At last. Hours slaving over a dress and this time it’s wearable outside the house. The difference? This time I made a toile, and I fitted it. I made a second toile, and I fitted it. And by the time I made the real thing I knew what I was doing – and it fit!
The Finished Sewaholic Cambie Dress
Now I know I said this dress is wearable outside, and so you might rightly wonder why these pictures are taken in my living room. The truth is, I’m sewing early for summer and it is still waaaay to cold to step outside without being covered from head to toe (can you tell by my hideously white legs!?). But I’m really pleased with the end result and can’t wait for the sun to come out so I can wear it out!
I learnt 2 major things with sewing this dress.
1. If you are a novice sewer like myself, a toile is worthwhile doing.
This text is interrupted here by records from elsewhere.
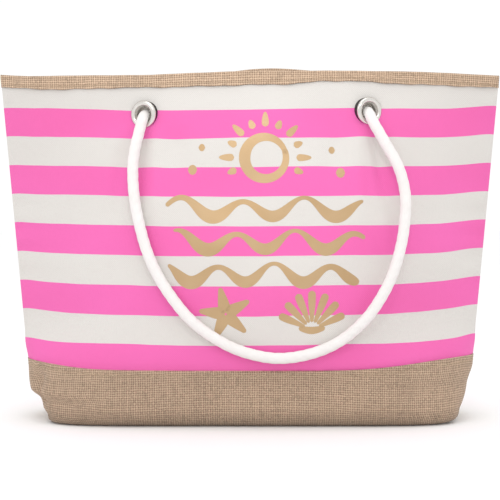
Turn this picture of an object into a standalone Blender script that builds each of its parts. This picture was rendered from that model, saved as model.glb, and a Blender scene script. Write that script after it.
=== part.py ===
"""A stuffed beach tote: striped canvas walls, a jute base and rim, eyelets and two rope handles.

Metres, +Z up. X runs from the left seam to the right one, the front faces -Y, and the floor is Z = 0.
Every wall layer is a sheet laid parallel to one outer surface, so the layers nest with a small gap.
"""

import math

import bpy
import bmesh
import numpy as np
from mathutils import Matrix, Vector

# Overall size
HEIGHT = 0.386  # floor to the top of the rim
TOP_HALF_WIDTH = 0.2790  # canvas at the rim, from the middle to a side seam
FLOOR_HALF_WIDTH = 0.2455  # what the sides' straight taper would reach at the floor
RIM_HALF_DEPTH = 0.030  # how far the open rim stands from the middle plane
BULGE_HALF_DEPTH = 0.082  # the same at the fullest height
BULGE_HEIGHT = 0.140
FLOOR_HALF_DEPTH = 0.075
BULGE_FALL = 1.6  # power of the fall from the bulge to the rim, nearly straight at the rim
SIDE_TURN = (0.030, 0.050)  # how far in and how high the sides turn under to the base
FRONT_TURN = (0.012, 0.020)  # the same for the front and the back
BOXED_HEIGHT = 0.120  # below this the lens-shaped section turns boxy
BOXED_POWER = 6  # of the boxy section at the floor
SEAM_HALF = 0.005  # half the gap between the walls at a side seam, which its taped allowance fills
SEAM_HALF_LOW = 0.0004  # the same round the boxed corners, where the walls meet edge to edge
SEAM_OPENS = (0.020, 0.070)  # heights between which the seam gap grows
BOTTOM_SEAM_SHARE = 0.9  # of the floor's length: the boxed corners close the rest

# Layers, from the outside in
GAP = 0.0003
CANVAS = 0.0012
JUTE = 0.0016
LINING = 0.0008
BOARD = 0.0025
BINDING = 0.0012
BINDING_HEIGHT = 0.0145
BINDING_FOLD = 0.0028  # the walls stop this far below the top of the binding
RIM_OVERHANG = 0.0010  # the binding stands out this far past the walls at each seam
JUTE_HEIGHT = 0.0620
SEAM_TAPE = (0.010, 0.0044)  # width and thickness of a turned-in side seam

# Eyelets and handles
EYELET_SPREAD = 0.1225  # each eyelet from the middle of its pair
EYELET_SHIFT = 0.007  # the pair's middle is this far right of the bag's
EYELET_Z = 0.341
EYELET_HOLE = 0.0086
EYELET_OUTER = 0.0150
BARREL = 0.0096
FABRIC_HOLE = 0.0103
ROPE = 0.006  # radius
ROPE_DROP = 0.002  # the rope rests on the low side of its eyelet
HINGE_REACH = 0.0120  # from the wall to the line that a handle swings about
NECK_CLEAR = 0.0072  # from that line to the end of the rope held in the eyelet
COLUMNS = 20
EYELETS = {"left": EYELET_SHIFT - EYELET_SPREAD, "right": EYELET_SHIFT + EYELET_SPREAD}

# The hanging loop of a handle, seen from the front, from the left hinge to the right one (X, Z)
LOOP = [
    (-0.1155, 0.3390), (-0.1182, 0.3220), (-0.1212, 0.3040), (-0.1231, 0.2810), (-0.1213, 0.2494),
    (-0.1155, 0.2179), (-0.1075, 0.1870), (-0.0947, 0.1579), (-0.0715, 0.1262), (-0.0500, 0.1073),
    (-0.0205, 0.0908), (0.0060, 0.0825), (0.0310, 0.0793), (0.0585, 0.0824), (0.0847, 0.0905),
    (0.1075, 0.1040), (0.1289, 0.1252), (0.1478, 0.1589), (0.1584, 0.1926), (0.1633, 0.2210),
    (0.1641, 0.2505), (0.1572, 0.2799), (0.1450, 0.3050), (0.1345, 0.3240), (0.1295, 0.3390),
]
LOOP_LOW_Y = -0.0925  # where the lowest point of the front loop hangs
ROPE_STEP = 0.026  # between the points of the tube


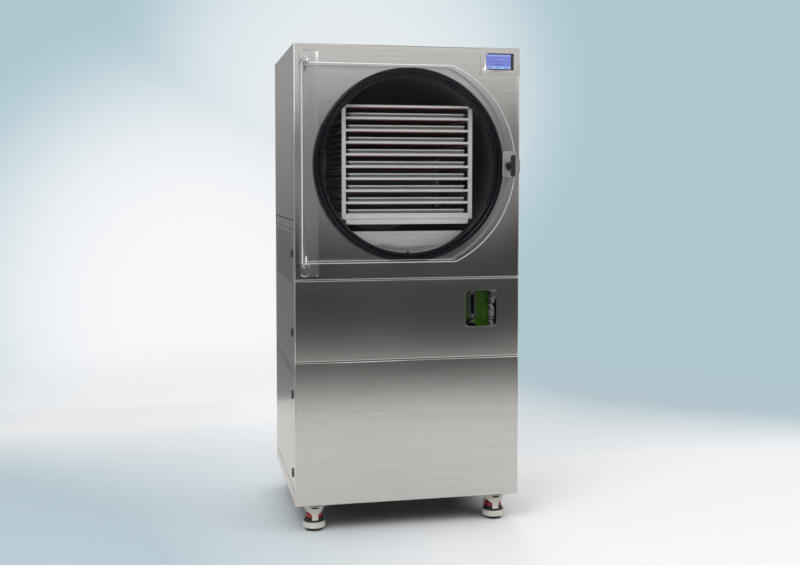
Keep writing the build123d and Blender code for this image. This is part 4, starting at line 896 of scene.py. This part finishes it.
class FREEZEDRYER_OT_rack(Job):
    """Shelf rack, heater mats and trays"""

    bl_idname = "freeze_dryer.rack"
    bl_label = "Rack and trays"

    def execute(self, context):
        chamber = settings(context, "chamber")
        satin = surface("Satin aluminium", chamber.shelf, 0.0, 0.42,
                        ((0.003, (50, 1, 1), 2.0), 0.04), ((0.02, EVEN, 3.0, 2.0), 0.36, 0.5))
        posts = surface("Anodised posts", chamber.shelf, 0.35, 0.36,
                        ((0.003, (1, 1, 50), 2.0), 0.04), ((0.02, EVEN, 3.0, 5.0), 0.3, 0.44))
        eased("rack_frame", "cabinet", posts, "rack_aluminium", 1.2 * MM,
              z=[(1063.9, 1082.0), (1100.0, 1100.0), (1481.0, 1487.0)])

        mat = Finish("Silicone heater mat", chamber.heater, 0.0, 0.5)
        mat.shade(mat.noise(0.012, detail=3.0), 0.15)
        weave = mat.add("TexWave", Vector=mat.place(), Scale=120.0)
        mat.relief(weave.outputs["Fac"], 0.00015)

        tray = surface("Pressed tray sheet", chamber.tray, 1.0, 0.3,
                       ((0.004, (40, 1, 1), 2.0), 0.03), ((0.03, EVEN, 3.0, 8.0), 0.36, 0.4))
        # Painted highlight: the rolled rim of the steel trays is near white and not metal, for the
        # light it catches.
        rim = surface("Tray rim painted highlight", (0.95, 0.94, 0.92), 0.0, 0.3,
                      ((0.006, (20, 20, 1), 2.0), 0.04))
        self.shelves(chamber, satin)
        self.mats(chamber, mat.material)
        self.trays(chamber, tray, rim)
        return {"FINISHED"}

    def levels(self, chamber):
        """Height of each shelf's top face, from the top one down."""
        return [chamber.top_shelf - i * chamber.shelf_pitch for i in range(SHELF_COUNT)]

    def shelves(self, chamber, material):
        """Extruded shelves; the lowest has a deep front edge."""
        low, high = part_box("shelves")
        made = Builder()
        levels = self.levels(chamber)
        for top in levels:
            made.block((low.x, low.y, top - chamber.shelf_thickness), (high.x, high.y, top))
        bottom = levels[-1] - chamber.shelf_thickness
        for front, back, under, over in ((0.4, 3.0, -10.0, 1.0), (3.2, 6.0, -29.5, -8.0)):
            made.block((low.x, low.y + front * MM, bottom + under * MM),
                       (high.x, low.y + back * MM, bottom + over * MM))
        made.finish("rack_shelves", "cabinet", [material], "shelf_aluminium", 0.9 * MM,
                    stands_for=("shelves",))

    def mats(self, chamber, material):
        """A heater mat bonded under each shelf."""
        low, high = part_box("heater_pads")
        made = Builder()
        for top in self.levels(chamber):
            under = top - chamber.shelf_thickness
            made.block((low.x, low.y, under - 2.4 * MM), (high.x, high.y, under))
        made.finish("heater_mats", "cabinet", [material], "heater_silicone", 0.5 * MM,
                    stands_for=("heater_pads",))

    def trays(self, chamber, material, rim_highlight_material):
        """Pressed trays with a floor, sloping walls and a rolled rim in painted highlight."""
        low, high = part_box("trays")
        wall, slope, corner, rim = 1.2 * MM, 2.0 * MM, 14.0 * MM, 2.1 * MM
        made = Builder()

        def outline(inset, z):
            flat = rounded((low.x + inset, low.y + inset), (high.x - inset, high.y - inset),
                           corner - inset)
            return [(x, y, z) for x, y in flat]

        for floor in self.levels(chamber)[1:]:
            edge = floor + chamber.tray_height - rim
            rings = [outline(rim + slope, floor + 0.1 * MM), outline(rim, edge),
                     outline(rim + wall, edge), outline(rim + slope + wall, floor + wall)]
            for near, far in zip(rings, rings[1:]):
                made.band(near, far)
            made.face(rings[0][::-1])
            made.face(rings[-1])
            made.tube(outline(rim, edge), rim, 1)
        made.finish("pressed_trays", "cabinet", [material, rim_highlight_material], "tray_steel",
                    stands_for=("trays",))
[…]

It may take longer, it might seem boring, but as well as you being able to make adjustments before cutting into your lovely fabric, you can also mess the sewing up and it not matter. In my second toile I added the skirt pockets and the pattern instructions fuddled my mind. There was a bit of sewing and serging and unpicking and pondering – but it didn’t matter. And it meant I got it right first time on the real dress.
2. Patterned fabric is a godsend! I’ve tried my best to avoid patterned fabric in the past – the idea of cutting and matching pieces makes me wary. But it hides any imperfections so much better than a plain fabric (not that there are any imperfections on this dress of course… ahem).
So time for the next project. Perhaps I can just make another one of these!?